What’s The Traitor Baru Cormorant About?
This is tricky…in brief, the Empire of Masks comes and (mostly peacefully) annexes the island of Taranoke. Social hygienists and others come in to help civilize and educate the inhabitants. Part of that involves teaching their children—Baru Cormorant is one of the (if not the) brightest of the students—and she is told that she can go far in the world. Perhaps even to be part of the Empire’s government. Which makes her study harder.
She knows that the Empire cannot be beaten—especially by her people—militarily. Any change will have to come from within, so she has to earn a position of influence.
After school, she’s sent to be the Imperial Accountant to a region annexed some time before her home was—but there are still many groups trying to rebel and a variety of methods being employed to keep them down.
Baru finds corruption and fraud on all levels—and comes up with a very clever way to throw cold water on the upstarts through a little monetary manipulation.
Then, she’s swept up in a movement on the other side—people from Aurdwynn tired of bowing the knee (literally and figuratively) to the Empire—they want their land back. And Baru ends up acting as one of their leaders in the effort. Maybe she couldn’t help her people, but maybe she can be of service to these?
Things get wild after that.
Why did I pick this up? Why did I keep reading?
I picked this up because it was the Fantasy Book Club pick for the month. I knew nothing about it beyond that.
Why did I stick with it? Well, for the most part, because it was the Fantasy Book Club pick for the month. The writing was good, Baru was interesting, I liked the opening pages. But honestly—economic manipulation, political games that don’t seem to matter, and auditing the finances of the territory and various Dukes/Duchesses is not my idea of a riveting read.
But somewhere after the halfway point (arguably too late, and this would’ve been a good DNF candidate), things started to pick up. And then the action got a bit brisker, the political maneuvering wasn’t just about backroom deals that added up to little victories—they became about life and death—and not just in a theoretical way. The book kept getting better and better—like the proverbial snowball rolling downhill, getting bigger and faster all the way.
And then Dickinson threw in his twists, and…oh, reader, I cannot tell you how hard I fell for this book.
What does this book tell us about humanity?
First, I’m going to lift two paragraphs from my post earlier this week about Adrian Tchaikovsky’s City of Last Chances (a book I thought about a lot as I read this one)
For one, there’s a great depiction of the utter lack of compassion and naked ambition that can befall those who are convinced they/their group are absolutely correct, the only determiner of what is right/wrong, as they try to elevate/educate/correct another group of people.
On the other side, we have a selfishness and greed that a resistance can give shelter to. “Yes, I want to push back against this oppressive regime—but not so much that it’ll interfere with my art/scholarship/business or cause me any more inconvenience than I’m currently experiencing.”

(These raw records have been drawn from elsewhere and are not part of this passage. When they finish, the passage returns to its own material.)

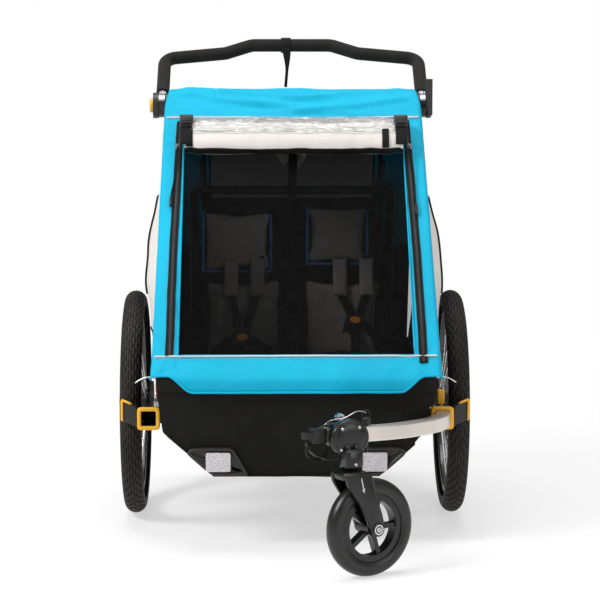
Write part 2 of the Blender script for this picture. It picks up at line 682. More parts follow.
for sg, side, s_end in ((-1, "right", 57.0), (1, "left", 40.0)):
    ss = np.arange(s_end, 716, 5.0)
    pts = [CV(sg * zip_x(s) + 0.8 * nz(s * 0.02, sg), s, 1.6 + 0.5 * nz(s * 0.03, 4.0)) for s in ss]
    ribbon(f"zip_tape_{side}", pts, 17.5, 1.3, "zip_tape", "main_hoop", "strap")
    verts, faces = [], []
    for i, s in enumerate(np.arange(s_end + 4, 712, 3.0)):
        c = Vector(cov(sg * zip_x(s) + (1.1 if i % 2 else -1.1), s, 2.9))
        hx, hs, hn = 2.4, 0.95, 0.9
        base = len(verts)
        for a in (-1, 1):
            for b in (-1, 1):
                for d_ in (-1, 1):
                    q = cov(c.x + a * hx, s + b * hs, 2.7 + d_ * hn)
                    verts.append(V(*q))
        for f in ((0, 1, 3, 2), (4, 6, 7, 5), (0, 4, 5, 1), (2, 3, 7, 6), (0, 2, 6, 4), (1, 5, 7, 3)):
            faces.append(tuple(base + v for v in f))
    mesh_obj(f"zip_teeth_{side}", verts, faces, "plastic_dark", "main_hoop", "zip_metal", smooth_all=False)
    topstitch(f"zip_stitch_{side}", [CV(sg * (zip_x(s) + 7.2), s, 2.6) for s in ss], "plastic_dark", "main_hoop")
    # slider with its pull cord
    zb = "zip_left" if side == "left" else "zip_right"
    c = (sg * 255, 632)
    rot = Matrix.Rotation(math.radians(45), 3, "X")
    parts = []
    y, z = cov(0, 632, 4.4)[1:]
    parts.append(rbox("zs1", (sg * 255, y, z), (10.5, 15, 3.6), 1.2, "steel_dark", zb, "zip_metal", rot))
    y, z = cov(0, 635, 8.0)[1:]
    parts.append(rbox("zs2", (sg * 255, y, z), (4.5, 9, 3.0), 1.0, "steel_dark", zb, "zip_metal", rot))
    join(parts, f"zip_slider_shown_{side}")
    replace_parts(bpy.data.objects[f"zip_slider_shown_{side}"], f"zipper_slider_{side}")
    cord = []
    drop = 175 if sg > 0 else 150
    for i in range(26):
        t = i / 25
        x = sg * (254 + (11 if sg > 0 else 9) * t) + 3.0 * math.sin(t * 5) * t
        p = cov(x, 630 - drop * t, 10.5 - 3.0 * t + 2.2 * math.sin(t * 7))
        cord.append(V(*p))
    tube(f"zip_cord_{side}", cord, 1.9, "cord_black", zb, "strap", seg=8)
    e = cord[-1]
    tube(f"zip_cord_end_{side}", [e + Vector((0, 0.0, 0.004)), e, e + Vector((0, -0.010, -0.012)), e + Vector((0, -0.014, -0.017))],
         3.2, "plastic_dark", zb, "strap", seg=10)


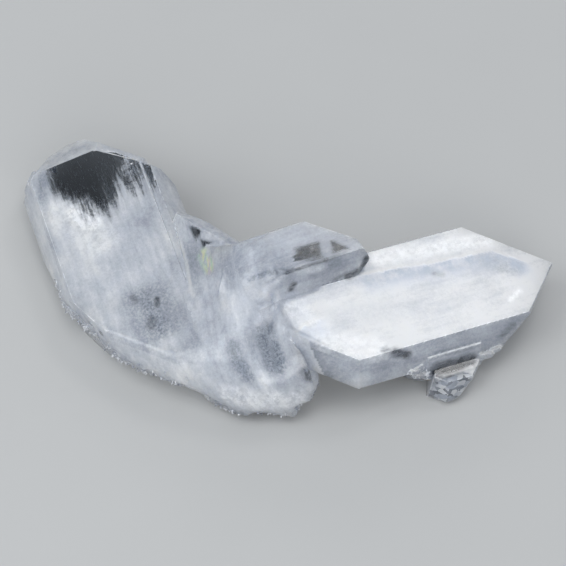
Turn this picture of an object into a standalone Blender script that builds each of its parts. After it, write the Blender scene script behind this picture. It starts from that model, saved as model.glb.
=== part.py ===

But that’s a cheat—also, it’s not the biggest thing that stands out to me about this book. This book is a fantastic depiction of vengeance and what it can do to a person. Time after time after time, Baru gets the opportunity to live a decent life, to take some pleasure in things, to trust people (at least some), to work for the betterment of someone—anyone. And she really can’t—at least not for long—because she’s so entirely driven by her mission to change the Empire from within. Nothing comes before that—nothing is equal to that.
This makes her life dark, unpleasant, and unfulfilling, sure. It also makes her a handy tool for those who recognize her single-mindedness. I won’t get into who uses her in this way (or tries to, or sets her on a path to being used this way)—but despite what she thinks—and she really can’t see how easily she lets them do it to her. (or does she?)

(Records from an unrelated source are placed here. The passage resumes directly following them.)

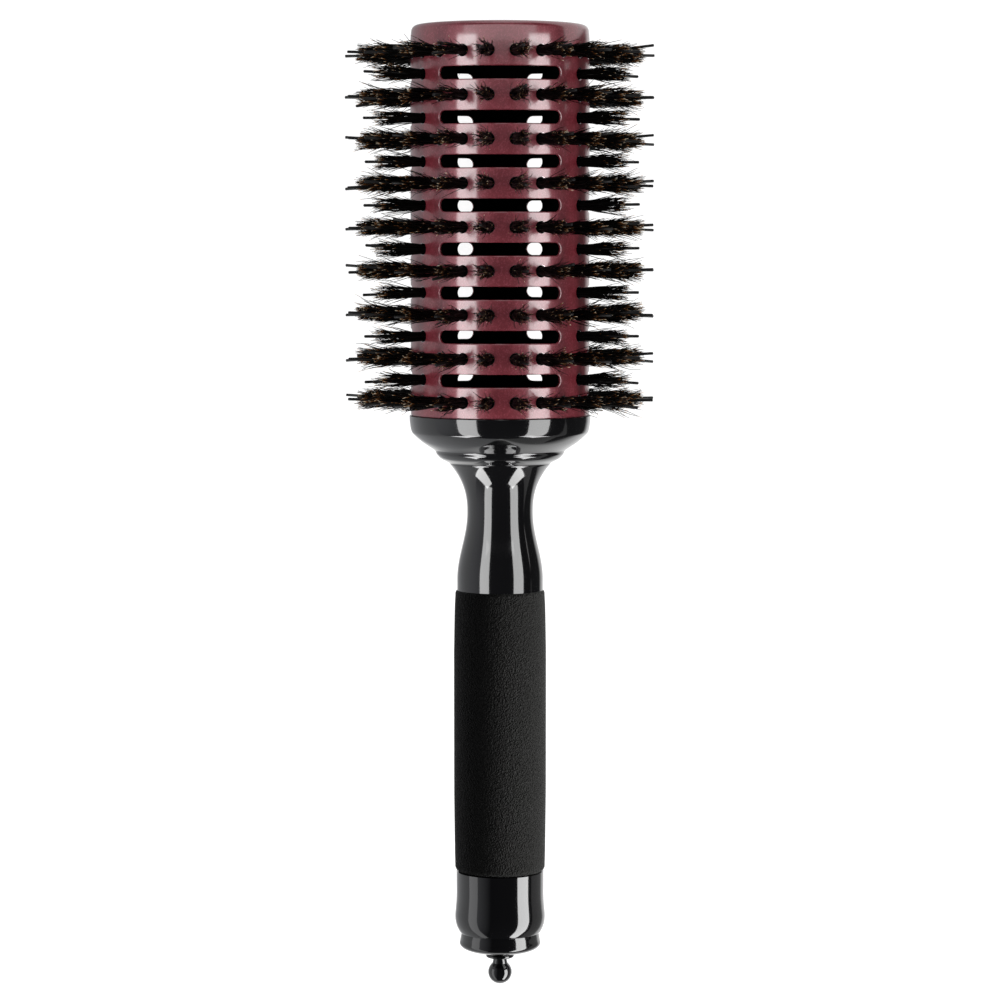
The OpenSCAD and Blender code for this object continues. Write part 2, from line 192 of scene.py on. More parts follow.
# %% Burgundy metallic lacquer
FLAKE = 0.3 * MM
PEEL = 2.5 * MM
RIPPLE = 0.02 * MM  # depth of the flakes' tilt and of the peel
PINK = (1.0, 0.47, 0.54, 1.0)  # tint of the flakes' reflections, in linear light


def burgundy_lacquer():
    material, tree = new_material("burgundy_metallic_lacquer_on_aluminium")
    place = add(tree, "ShaderNodeTexCoord").outputs["Object"]
    flakes = add(tree, "ShaderNodeTexVoronoi", [("Vector", place)], Scale=1 / FLAKE)
    peel = add(tree, "ShaderNodeTexNoise", [("Vector", place)], Scale=1 / PEEL, Detail=1.0)
    tint = add(
        tree, "ShaderNodeValToRGB", [("Fac", flakes.outputs["Color"])],
        [(0.1, "#651c24"), (0.6, "#75232c"), (0.95, "#903e4b")],
    )
    gloss = add(
        tree, "ShaderNodeMapRange", [("Value", flakes.outputs["Color"])], To_Min=0.38, To_Max=0.48,
    )
    tilt = add(
        tree, "ShaderNodeBump", [("Height", flakes.outputs["Color"])],
        Strength=0.12, Distance=RIPPLE,
    )
    wave = add(
        tree, "ShaderNodeBump", [("Height", peel.outputs["Fac"])], Strength=0.25, Distance=RIPPLE,
    )
    skin = add(
        tree, "ShaderNodeBsdfPrincipled",
        [
            ("Base Color", tint.outputs["Color"]),
            ("Roughness", gloss.outputs["Result"]),
            ("Normal", tilt.outputs["Normal"]),
            ("Coat Normal", wave.outputs["Normal"]),
        ],
        Metallic=0.1, IOR=1.6, Specular_IOR_Level=1.0, Specular_Tint=PINK,
        Coat_Weight=1.0, Coat_Roughness=0.13, Coat_IOR=1.95,
    )
    add(tree, "ShaderNodeOutputMaterial", [("Surface", skin.outputs["BSDF"])])
    return material


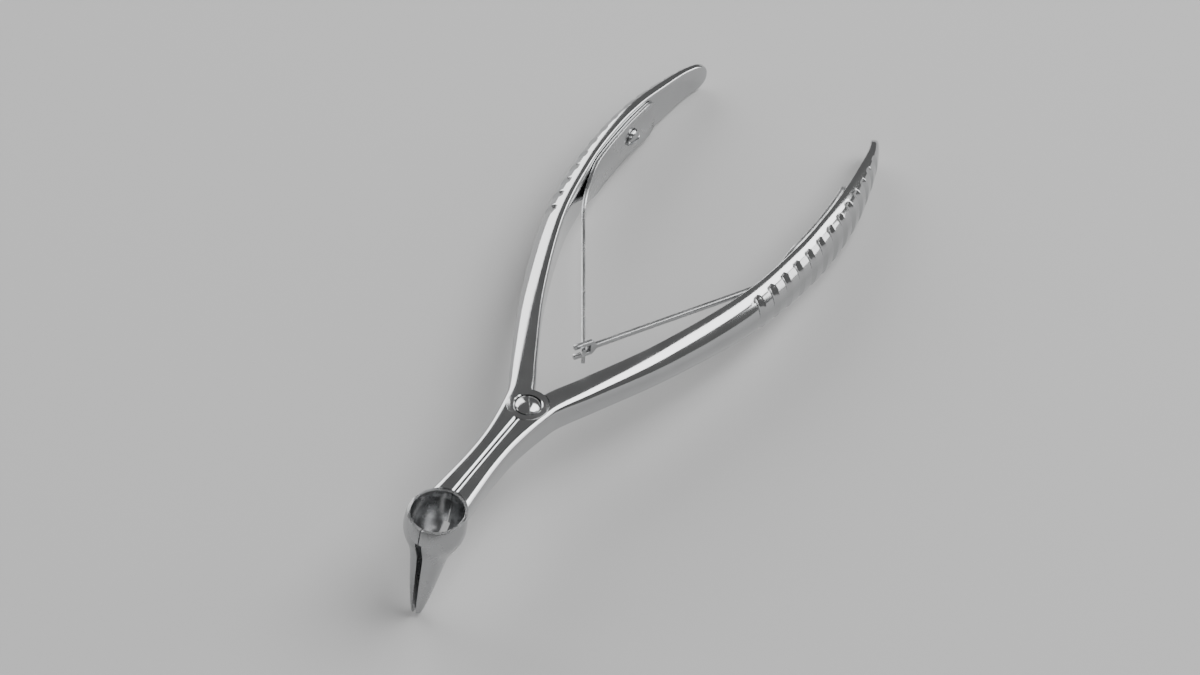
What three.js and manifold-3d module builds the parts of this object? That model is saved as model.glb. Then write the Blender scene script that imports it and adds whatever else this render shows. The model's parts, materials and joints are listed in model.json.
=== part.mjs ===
// A hinged ear and nose speculum: two bowed steel handles lapped together on one pivot screw, each with
// half of a funnel brazed to its front end, and two hooked leaf springs that keep the funnel closed.
//
// It is modelled in the levers' own frame (millimetres): the pivot axis is Z, the levers lie in XY, the
// handles run towards +X and the left lever is on the +Y side. At the end the whole instrument is tilted
// so that it rests on the bill tips and on the handles' lower edges.

import * as THREE from "three";
import { mergeVertices } from "three/addons/utils/BufferGeometryUtils.js";
import Module from "manifold-3d";

const wasm = await Module();
wasm.setup();

// ---- Overall sizes ----
const handleReach = 107; // pivot axis to the handle tips
const handleBow = 26.3; // mid-plane to the handle's centre line, where the handles are widest apart
const cupReach = 33.1; // pivot axis to the middle of the funnel's rim
const bladeLength = 23.7; // rim to bill tips, along the funnel's axis
const bladeLean = THREE.MathUtils.degToRad(16.2); // the funnel's axis leans away from the handles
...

I think it’s easy to see Baru and her thirst for vengeance all around us—not to the same degree that often (thankfully). But it’s there. It’s one of the uglier sides of humanity (and there are more than enough of those). And the reflective reader is going to pick up on this.
So, what did I think about The Traitor Baru Cormorant?
Even for the 200 hundred or so pages that I really wondered about this book, I couldn’t deny that Dickinson had writing chops. He captured characters and little moments between them so well. His descriptions were vivid and brought this world to life. And there were just so many quotable lines throughout the book, things like “This is the truth. You will know because it hurts.”
But, the pacing…I just don’t know. I don’t know if enough readers will stick with the political posturing, the economics, the audits, and the like to get to the good stuff. Yes, in retrospect, it’s absolutely worth it. And I can make the argument for him pacing it the way he did. I just don’t know that he should’ve. At one point, he writes about Baru, “She accepted the bargain without understanding the price. A terrible mistake, for an accountant.” I similarly wonder if the price Dickinson asks readers to pay to get to the latter half of the book is a terrible mistake for a writer.
But the book as a whole is just brilliant. For all the twists, turns, and shocks that fill these pages, he plays fair with the audience. Towards the end, there are a few pages where Baru thinks back over what had happened, and Dickinson lays it all out for us so we can see where he’d told us everything we needed to know. He’s like a Golden Age mystery writer, putting all the clues right out in the open for the reader to put together.
I was blown away by this book. Baru is a fascinating character—as are so many others, but I can’t really get into the who and why I find them so fascinating without revealing too much about them. Maybe I’ll be able to write about the survivors after the next book—if more than one or two show up.